Larry Johnson, a spokesperson with the Caltrans District 6 office, told The Bee that the palm and the pine will be replaced with a new marker of the divide between California’s north and south — one that sticks out a little more at drivers on Highway 99.

Off of the west side of the highway, hopefully in the same vicinity or the same general area, Johnson said, the new landmark will feature 15 palms representing Southern California and 15 pines representing Northern California. The trees will also have their own irrigation system to keep them from dying.

Trees’ roots stretch 100 years (more or less)

Those who have researched the origins of the palm and the pine have found little official record of how, when and why the trees were planted.

The landmark was featured on the TV show California’s Gold, hosted by Huell Howser, in 1995, when the trees inspired the late host to search for California’s geographic center. Some origin stories say the trees predate the construction of Highway 99 and could have been planted by university students or owners of a store that stood in that area before the roads did, as blogger Duane Hall wrote in 2010.

Caltrans told Howser that it could not find any records about the landmark’s origins on Highway 99, which was built in the 1920s.

But fourth-generation Madera rancher Jim Erickson, whose great-grandparents bought the land in that stretch of the highway in 1924, said his father, Stephen, always told him those trees were there before the highway.

“According to my father, that palm tree and pine tree was in the front of the house back then,” Erickson said, “and in ‘48, they put the southbound lanes in and they moved my great-grandfather’s house back. It sits back in the orchard now.”

The pine tree fell over in 2005, but Caltrans planted a new one a few years later — amid “kind of a big uproar” calling for its replacement, Madera County Supervisor Robert Poythress said.

It also was eventually discovered that California’s true geographic center is actually near North Fork in Madera County’s mountains.

But to Newvine, that is not the most important thing about the palm and the pine.

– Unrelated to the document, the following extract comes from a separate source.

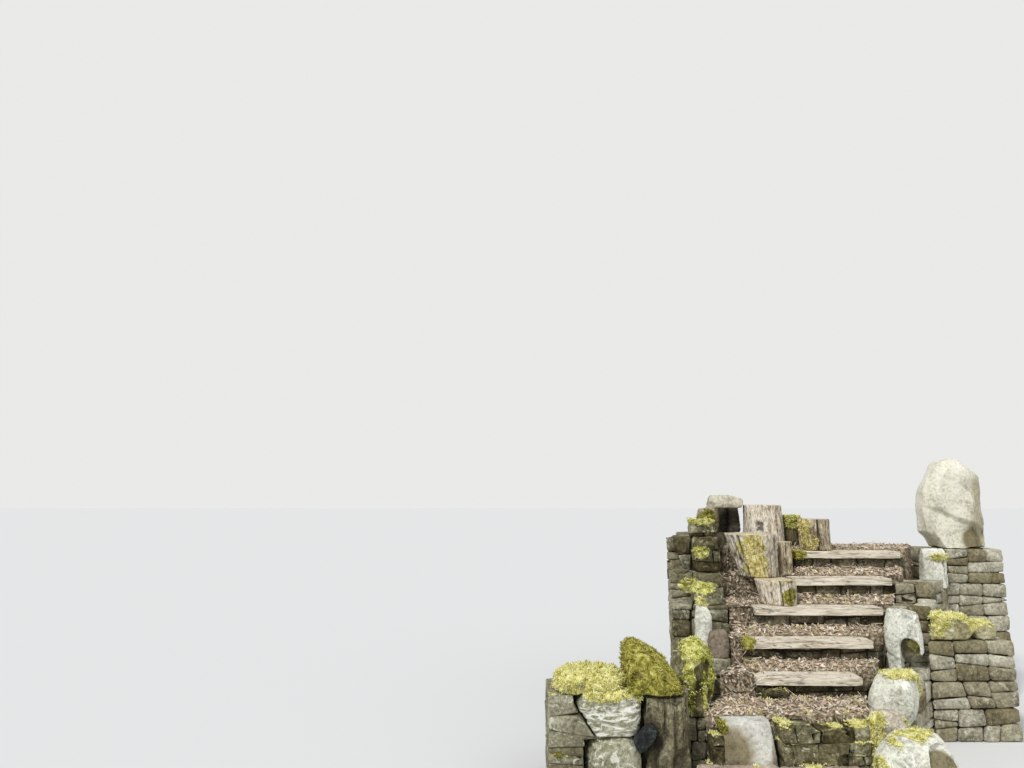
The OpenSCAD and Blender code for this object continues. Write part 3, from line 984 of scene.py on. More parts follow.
class Workshop:
    """Keeps the frame and makes the meshes that every sub-assembly needs."""

    def __init__(self, nodes: dict[str, bpy.types.Object]) -> None:
        """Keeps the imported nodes.

        Args:
            nodes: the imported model's objects by name.
        """
        self.nodes = nodes
        self.made: dict[str, Material] = {}
        self.strewer = Strewer()

    def material(self, finish: Finish) -> Material:
        """Builds a finish once and hands it out.

        Args:
            finish: one of the finishes above.

        Returns:
            Its material.
        """
        if finish.name not in self.made:
            self.made[finish.name] = finish.material()
        return self.made[finish.name]

    def solid(self, node: str) -> BMesh:
        """Copies a node's mesh with its corners merged.

        Args:
            node: the node's name.

        Returns:
            The merged copy.
        """
        bm = bmesh.new()
        bm.from_mesh(self.nodes[node].data)
        bmesh.ops.remove_doubles(bm, verts=bm.verts, dist=2e-5)
        for layer in list(bm.loops.layers.uv):
            bm.loops.layers.uv.remove(layer)
        for face in bm.faces:
            face.material_index = 0
        return bm

    def plates(self, bm: BMesh) -> None:
        """Joins coplanar triangles into whole faces.

        Args:
            bm: the mesh.
        """
        bmesh.ops.dissolve_limit(bm, angle_limit=math.radians(0.5), verts=bm.verts, edges=bm.edges)

    def settled(self, bm: BMesh, kind: str, **settings: object) -> BMesh:
        """Runs one modifier on a mesh and returns the result.

        Args:
            bm: the mesh, which is freed.
            kind: the modifier's type.
            settings: the modifier's settings.

        Returns:
            The new mesh.
        """
        mesh = stored(bm, "draft")
        draft = placed("draft", mesh)
        modifier = draft.modifiers.new("draft", kind)
        for key, value in settings.items():
            setattr(modifier, key, value)
        graph = bpy.context.evaluated_depsgraph_get()
        result = bpy.data.meshes.new_from_object(draft.evaluated_get(graph))
        bpy.data.objects.remove(draft)
        out = bmesh.new()
        out.from_mesh(result)
        for used in (mesh, result):
            bpy.data.meshes.remove(used)
        return out

    def piece(self, name: str, bm: BMesh, finishes: list[Finish], slot: str,
              stands_for: tuple[str, ...] = (), smooth: bool = True) -> bpy.types.Object:
        """Turns a mesh into a finished piece that rides with the steps.

        Args:
            name: the piece's name.
            bm: its mesh, which is freed.
            finishes: its finishes by material index.
            slot: a material slot's name, which is not used.
            stands_for: the nodes that it replaces.
            smooth: whether its faces are shaded smooth.

        Returns:
            The piece.
        """
        for face in bm.faces:
            face.smooth = smooth
        mesh = stored(bm, name)
        for finish in finishes:
            mesh.materials.append(self.material(finish))
        piece = placed(name, mesh)
        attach(piece, "root")
        if stands_for:
            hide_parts(*stands_for)
        log.info("%s: %d faces", name, len(mesh.polygons))
        return piece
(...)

“What’s important is that it’s been maintained,” he said. “It’s a neat look at how we look at what is important in our history.”

The Palm and the Pine, a geographic marker made up of a palm tree to the south and what is actually a cedar tree to the north, are planted among the oleanders in the center median of Highway 99 south of Madera, photographed on Monday, June 17, 2024. The trees are staid to symbolize the spilt between California’s northern and southern halves.
The Palm and the Pine, a geographic marker made up of a palm tree to the south and what is actually a cedar tree to the north, are planted among the oleanders in the center median of Highway 99 south of Madera, photographed on Monday, June 17, 2024. The trees are staid to symbolize the spilt between California’s northern and southern halves.

The Land of the Palm and the Pine

Newvine first noticed the interest around the landmark after writing a column about it on a Merced County events website. He said his webmaster noticed the story got more traffic than any other Newvine had ever written for the site.

He decided to use “the palm and the pine” in the subtitles for three books he’s written about California:

“California Back Roads: Stories from the land of the palm and the pine”

“Beaten Paths & Back Roads: California Stories in the Land of the Palm & the Pine”

“Can Do Californians: Determination & Inspiration in the Land of the Palm and the Pine”

“That’s where I get the reaction — the palm and the pine,” he said.

The landmark has also been used in the name of a Fresno brewery: Pine & Palm Brewing, which is temporarily closed but set to reopen, owner Roger Noguera said.

Ballard, of the Historic Highway 99 Association, said his group has worked with local governments across the state — from Calexico on the southern border to Fresno and the city of Madera — to get signs placed on historic roads. He hopes to do something similar for the palm and the pine on Highway 99, the road he calls “the workhorse.”

“We’re trying to promote the old highway, trying to revitalize it and get people to take the old road instead of the freeway,” Ballard said. “There’s a lot to see. There’s a lot to do.”